This is an automated email from the ASF dual-hosted git repository.
dongjoon pushed a commit to branch branch-1.8
in repository https://gitbox.apache.org/repos/asf/orc.git
The following commit(s) were added to refs/heads/branch-1.8 by this push:
new 5576f18ef ORC-1384: Fix `ArrayIndexOutOfBoundsException` when reading
dictionary stream bigger then dictionary
5576f18ef is described below
commit 5576f18efcedd1136f67ac220771da25f7d018b8
Author: Zoltan Ratkai <[email protected]>
AuthorDate: Thu Mar 9 12:51:22 2023 -0800
ORC-1384: Fix `ArrayIndexOutOfBoundsException` when reading dictionary
stream bigger then dictionary
### What changes were proposed in this pull request?

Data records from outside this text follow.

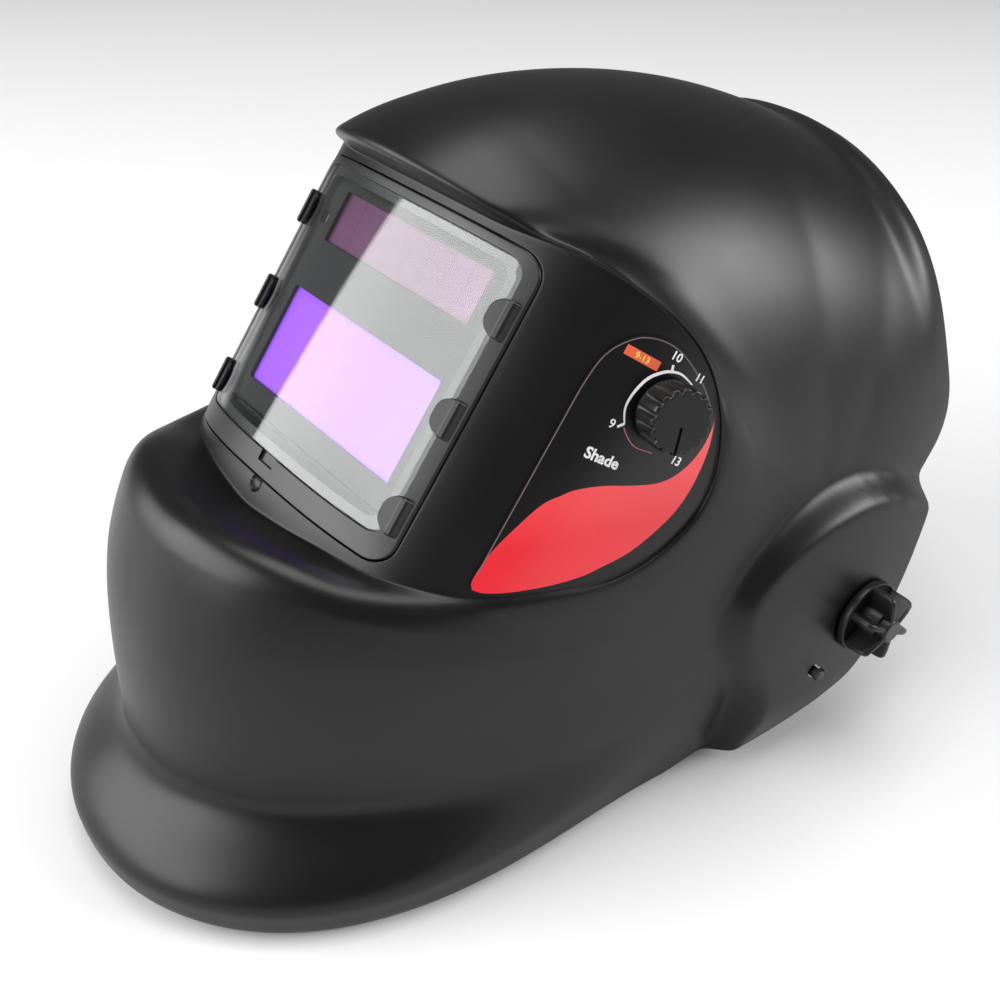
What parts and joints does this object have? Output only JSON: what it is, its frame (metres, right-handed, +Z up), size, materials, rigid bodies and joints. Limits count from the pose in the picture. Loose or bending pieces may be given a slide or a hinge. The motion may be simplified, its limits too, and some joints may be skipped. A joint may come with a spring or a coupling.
{
  "type": "welding helmet",
  "caption": "Auto-darkening welding helmet with a full-face shell, flip-up head gear, outside shade dial, clipped cover lens and ratchet headband.",
  "frame": {"origin": "centre of the footprint box on the table plane that the chin lip and the side edges rest on", "axes": "+X wearer's left, -Y front (the filter faces -Y and up), +Z up from the table"},
  "size_m": [0.2648, 0.3943, 0.2496],
  "materials": {
    "shell_black": "fine-grained satin black polyamide",
    "bezel_black": "satin black",
    "clear_lens": "clear polycarbonate",
    "cartridge_black": "fine matte black",
    "lcd_glass": "violet reflective filter glass",
    "solar_glass": "mauve solar cell under glass",
    "sensor_dark": "dark tinted dome",
    "white_mark": "grey adjuster",
    "screw_steel": "zinc-plated",
    "label_gloss": "gloss black with a red sweep and a white scale",
    "dial_black": "satin black",
    "pot_metal": "bare",
    "brass": "turned",
    "band_black": "flexible nylon",
    "washer_nylon": "natural nylon",
    "sweat_cloth": "towelling over foam",
    "pad_foam": "soft moulded foam"
  },
  "bodies": {
    "shell": {"helmet_shell": "shell_black", "lens_bezel": "bezel_black", "bezel_clips": "bezel_black", "cover_lens": "clear_lens", "cartridge_front": "cartridge_black", "cartridge_rear": "cartridge_black", "lcd_window": "lcd_glass", "solar_cell": "solar_glass", "arc_sensors": "sensor_dark", "inner_cover_lens": "clear_lens", "battery_door": "cartridge_black", "cartridge_holder": "bezel_black", "holder_screws": "screw_steel", "shade_label": "label_gloss", "pot_housing": "pot_metal", "pot_nut": "brass", "lead_socket": "cartridge_black"},
    "shade_dial_unit": {"shade_dial": "dial_black", "pot_shaft": "pot_metal"},
    "sensitivity_wheel": {"sensitivity_knob": "white_mark"},
    "delay_wheel": {"delay_knob": "white_mark"},
    "knob_left": {"pivot_knob_left": "dial_black", "knob_insert_left": "brass"},
    "knob_right": {"pivot_knob_right": "dial_black", "knob_insert_right": "brass"},
    "stop_left": {"stop_lever_left": "band_black"},
    "stop_right": {"stop_lever_right": "band_black"},
    "headgear": {"headband": "band_black", "side_arm_left": "band_black", "side_arm_right": "band_black", "arm_rivets": "band_black", "pivot_bolt_left": "screw_steel", "pivot_bolt_right": "screw_steel", "friction_washers": "washer_nylon", "crown_strap_left": "band_black", "crown_strap_right": "band_black", "crown_strap_pins": "band_black", "sweatband": "sweat_cloth", "ratchet_housing": "band_black", "ratchet_cover": "band_black", "rear_pad": "pad_foam"},
    "ratchet": {"ratchet_pinion": "band_black", "ratchet_knob": "dial_black"},
    "tail_left": {"rack_left": "band_black"},
    "tail_right": {"rack_right": "band_black"}
  },
  "joints": [
    {"name": "headgear_tilt", "type": "hinge", "parent": "shell", "child": "headgear", "pos_m": [0, 0.073, 0.061], "axis": [1, 0, 0], "range_deg": [-36, 45]},
    {"name": "shade_setting", "type": "hinge", "parent": "shell", "child": "shade_dial_unit", "pos_m": [0.0943, -0.01943, 0.17141], "axis": [0.9493, -0.2513, 0.1887], "range_deg": [-25, 245]},
    {"name": "sensitivity_setting", "type": "hinge", "parent": "shell", "child": "sensitivity_wheel", "pos_m": [-0.022, -0.0463, 0.19122], "axis": [0, 0.7997, -0.6004], "range_deg": [-135, 135]},
    {"name": "delay_setting", "type": "hinge", "parent": "shell", "child": "delay_wheel", "pos_m": [0.022, -0.0463, 0.19122], "axis": [0, 0.7997, -0.6004], "range_deg": [-135, 135]},
    {"name": "knob_left_turn", "type": "hinge", "parent": "shell", "child": "knob_left", "pos_m": [0.125, 0.073, 0.061], "axis": [1, 0, 0], "continuous": true},
    {"name": "knob_right_turn", "type": "hinge", "parent": "shell", "child": "knob_right", "pos_m": [-0.125, 0.073, 0.061], "axis": [-1, 0, 0], "continuous": true},
    {"name": "stop_left_swing", "type": "hinge", "parent": "shell", "child": "stop_left", "pos_m": [0.11165, 0.073, 0.061], "axis": [1, 0, 0], "range_deg": [-6.5, 6.5]},
    {"name": "stop_right_swing", "type": "hinge", "parent": "shell", "child": "stop_right", "pos_m": [-0.11165, 0.073, 0.061], "axis": [1, 0, 0], "range_deg": [-6.5, 6.5]},
    {"name": "ratchet_turn", "type": "hinge", "parent": "headgear", "child": "ratchet", "pos_m": [0, 0.178, 0.095], "axis": [0, 1, 0], "range_deg": [-90, 90]},
    {"name": "tail_left_slide", "type": "slide", "parent": "headgear", "child": "tail_left", "axis": [1, 0, 0], "range_m": [-0.0112, 0.0112]},
    {"name": "tail_right_slide", "type": "slide", "parent": "headgear", "child": "tail_right", "axis": [-1, 0, 0], "range_m": [-0.0112, 0.0112]}
  ],
  "couplings": [
    {"joint": "tail_left_slide", "follows": "ratchet_turn", "m_per_rad": 0.007},
    {"joint": "tail_right_slide", "follows": "ratchet_turn", "m_per_rad": 0.007}
  ]
}
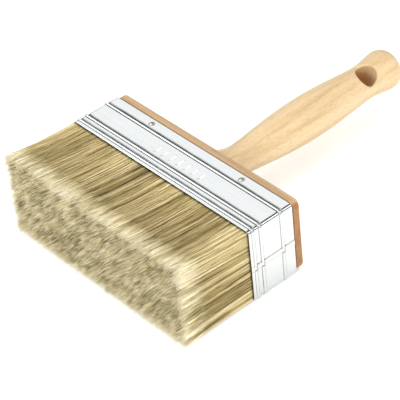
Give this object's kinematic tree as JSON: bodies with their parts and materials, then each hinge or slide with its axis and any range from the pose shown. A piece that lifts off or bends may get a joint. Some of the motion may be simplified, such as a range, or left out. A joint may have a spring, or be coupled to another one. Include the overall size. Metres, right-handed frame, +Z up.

Avoid ArrayIndexOutOfBoundsException when reading dictionary stream bigger
then dictionary. Check the size of the dictionary and input and read only the
min of those.
### Why are the changes needed?
In Hive when reading with LLAP data is read in 4kB blocks which leads to
ArrayIndexOutOfBoundsException when the dictionary is smaller.
### How was this patch tested?
It is tested with HIVE's qtest, since here we do not have the necessary
subclasses.
Closes #1431 from zratkai/ORC-1384.
Lead-authored-by: Zoltan Ratkai <[email protected]>
Co-authored-by: Dongjoon Hyun <[email protected]>
Signed-off-by: Dongjoon Hyun <[email protected]>
(cherry picked from commit 8cf9057fc498f977125be3b721daf2170330b3f9)
Signed-off-by: Dongjoon Hyun <[email protected]>
---
java/core/src/java/org/apache/orc/impl/TreeReaderFactory.java | 11 ++++++++---
1 file changed, 8 insertions(+), 3 deletions(-)
diff --git a/java/core/src/java/org/apache/orc/impl/TreeReaderFactory.java
b/java/core/src/java/org/apache/orc/impl/TreeReaderFactory.java
index fff419956..f5ed69dc2 100644
--- a/java/core/src/java/org/apache/orc/impl/TreeReaderFactory.java
+++ b/java/core/src/java/org/apache/orc/impl/TreeReaderFactory.java
@@ -2235,10 +2235,15 @@ public class TreeReaderFactory {
int dictionaryBufferSize =
dictionaryOffsets[dictionaryOffsets.length - 1];
dictionaryBuffer = new byte[dictionaryBufferSize];
int pos = 0;
- int chunkSize = in.available();
- byte[] chunkBytes = new byte[chunkSize];
+ // check if dictionary size is smaller than available stream size
+ // to avoid ArrayIndexOutOfBoundsException
+ int readSize = Math.min(in.available(), dictionaryBufferSize);
+ byte[] chunkBytes = new byte[readSize];
while (pos < dictionaryBufferSize) {
- int currentLength = in.read(chunkBytes, 0, chunkSize);
+ int currentLength = in.read(chunkBytes, 0, readSize);
+ // check if dictionary size is smaller than available stream size
+ // to avoid ArrayIndexOutOfBoundsException
+ currentLength = Math.min(currentLength, dictionaryBufferSize -
pos);
System.arraycopy(chunkBytes, 0, dictionaryBuffer, pos,
currentLength);
pos += currentLength;
}